En todo caso, lo que me interesa demostrar es que los manejos que se dieron en torno a la construcción y control del Canal de Panamá fueron también, sin duda, manifestaciones de la doctrina del destino manifiesto.
Y, por este orden, muchas otras cosas se pueden explicar, en el ámbito de la política exterior norteamericana del siglo XIX y principios del XX respecto de América Latina, en función de esta doctrina.

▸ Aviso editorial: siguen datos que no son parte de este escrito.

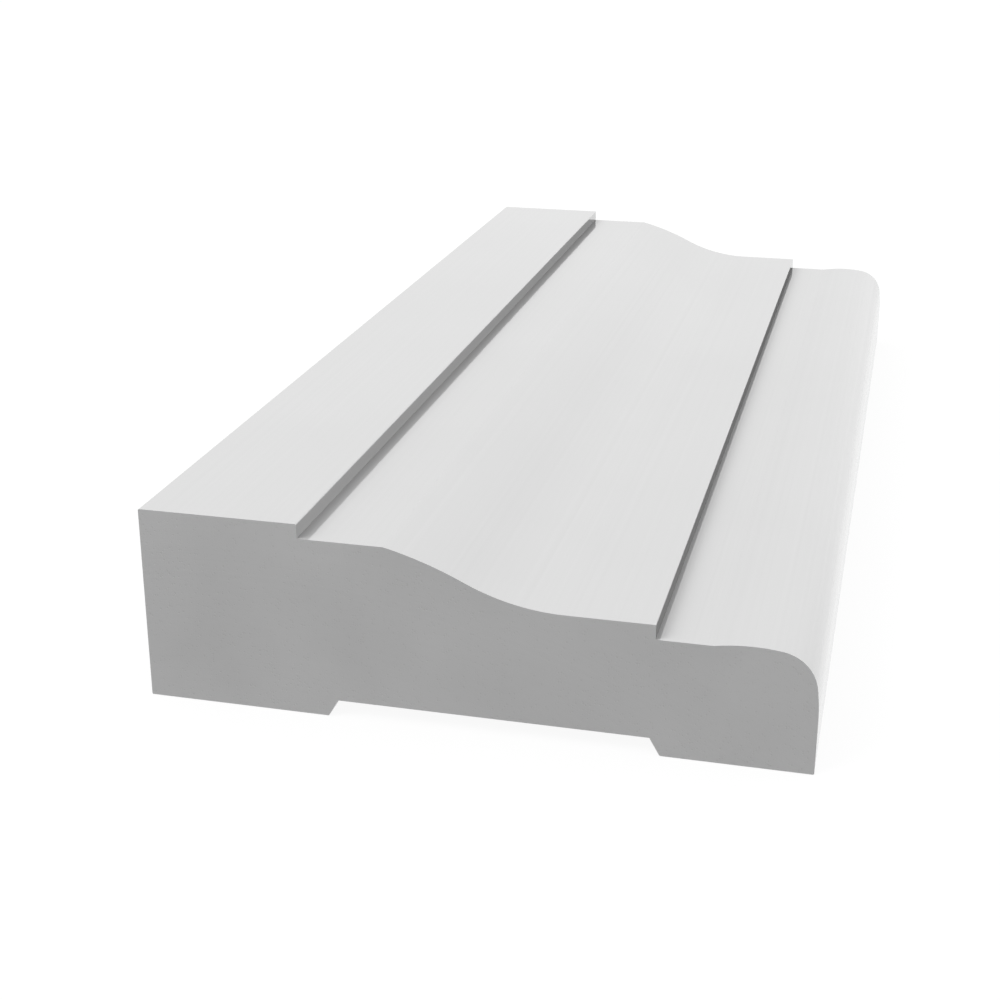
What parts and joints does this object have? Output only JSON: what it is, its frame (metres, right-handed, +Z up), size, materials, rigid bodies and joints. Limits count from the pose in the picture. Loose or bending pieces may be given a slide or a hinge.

No se ha de confundir la doctrina del “destino manifiesto” con la del “destino definitivo” que fue sostenida por los estados del norte de la Unión americana para evitar que los barcos mercantes ingleses rompieran el bloqueo y abastecieran a los estados confederados del sur, durante la guerra civil de 1861 a 1865. Hay que anotar, como antecedente, que la Declaración de París de 1856, formulada al terminar la guerra de Crimea, proclamaba que “los bloqueos, para ser compulsivos, debían ser efectivos, es decir, mantenidos por una fuerza real suficiente para impedir el acceso a la costa del enemigo”. Pero este principio no fue eficaz en el caso norteamericano, porque los barcos mercantes que querían romper el bloqueo usaban los puertos neutrales británicos en las Bahamas como puntos de trasbordo de su carga hacia los puertos bloqueados. Lo hacían en naves más pequeñas y rápidas para eludir el bloqueo sin dificultades. Ante esa situación, el gobierno norteamericano aplicó a esos barcos la <doctrina del destino definitivo, en virtud de la cual se sintió autorizado para capturarlos en su ruta desde Londres o Liverpool hacia los puertos neutrales de las Bahamas y aprehender su carga.
Obviamente, esta doctrina es diferente de la del destino manifiesto.